Matheus Cunha kicked off Man United’s recruitment drive (Manchester United via Getty Imag)
Bryan Mbeumo looks likely to join him at Old Trafford this summer (PA Wire)
They could be seen as both the antidotes to Rasmus Hojlund and Joshua Zirkzee; perhaps the replacements for them, if the last two summers’ striking signings end up on the bench. Hojlund scored fewer goals in two Premier League seasons – 14 in 62 games – than Cunha got in the last, suspension-interrupted, one. Zirkzee mustered as many in his debut season as Mbeumo got in the first four days of January: three.
Their combined tally of 17 goals in 94 top-flight outings came in different ways: Zirkzee at least scored on his debut. Hojlund did not find the net until his 15th appearance, with Erik ten Hag long lamenting a goal that was disallowed during his first start. United could see a difference between Hojlund’s returns in Europe, with 11 goals in 21 games, and England. Zirkzee’s goal-per-minute ratio is better in Europe, too, if less dramatically.
If their fortunes – like those of Amorim and Ten Hag – can underline the importance of Premier League knowhow, United could also consider the case of a couple of the attacking imports who could, had their time at Old Trafford gone very differently, occupied the positions of the two No 10s that may instead be reserved for Cunha and Mbeumo. Antony scored in his first three Premier League appearances, but only two of the next 59; unexceptional as his goal return for Ajax was, it was better than that. Jadon Sancho, English but bought from Borussia Dortmund, scored nine times in 58 top-flight games for United after 38 in 104 Bundesliga matches.
The common denominator, it could be pointed out, is United. They have not even managed 60 goals in a league season since 2020-21. Amorim contrived to render them still less potent and 44 goals was their fewest in 51 years.

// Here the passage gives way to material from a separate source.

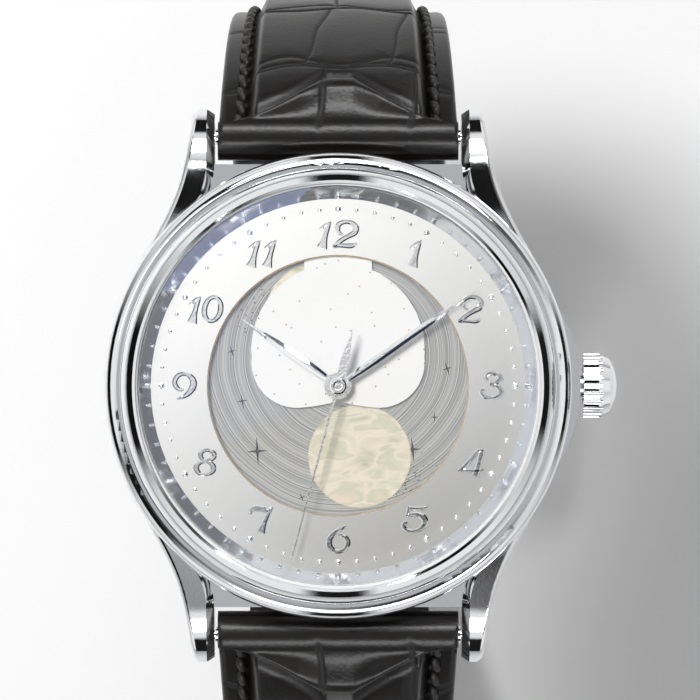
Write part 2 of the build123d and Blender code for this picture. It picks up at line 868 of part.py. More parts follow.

There are problems of chemistry and creativity. United only figured 12th for expected goals last season. But they were 10th for shots on target, seventh for shots in total. That they ranked 19th for chance conversion told a tale.
That Mbeumo and Cunha got 35 Premier League goals from an xG of just 22.08 shows a dramatic difference to a duo who got seven goals from an expected goals of 11.09 and who finished joint 78th and tied for 97th in the division’s scoring charts. Cunha’s 14 percent chance-conversion rate was only slightly better than Hojlund’s 13, even if it reflects the Brazilian’s habit of letting fly from long range; though a capacity to fashion something from nothing could prove useful if United again rank in the bottom half for big chances created. Mbeumo’s 20 goals included five penalties and, obviously, he and Bruno Fernandes cannot take the same spot kicks next season.
Man United need to solve a goalscoring problem that is not being addressed by the lacklustre Joshua Zirkzee and Rasmus Hojlund (Getty Images)
If there is a danger of buying a player on the back of a career-best year, United have taken other approaches before; they hoped Hojlund was on an upward trajectory but signed him too soon. Yet he, in turn, looked a reaction to the high-earning veterans, in Ronaldo and Edinson Cavani.
Ten Hag could argue that he wanted a striker with proven Premier League potency and Harry Kane had sustained his record over rather more seasons than Cunha or Mbeumo. Now United, shopping in the £60m bracket, cannot afford a Kane. But after committing the best part of £120m to Zirkzee and Hojlund and seeing each underachieve in the Premier League, it is a change in strategy to target those who have scored in England. And then it is a case of seeing if they can be as prolific for United as they were for Wolves and Brentford.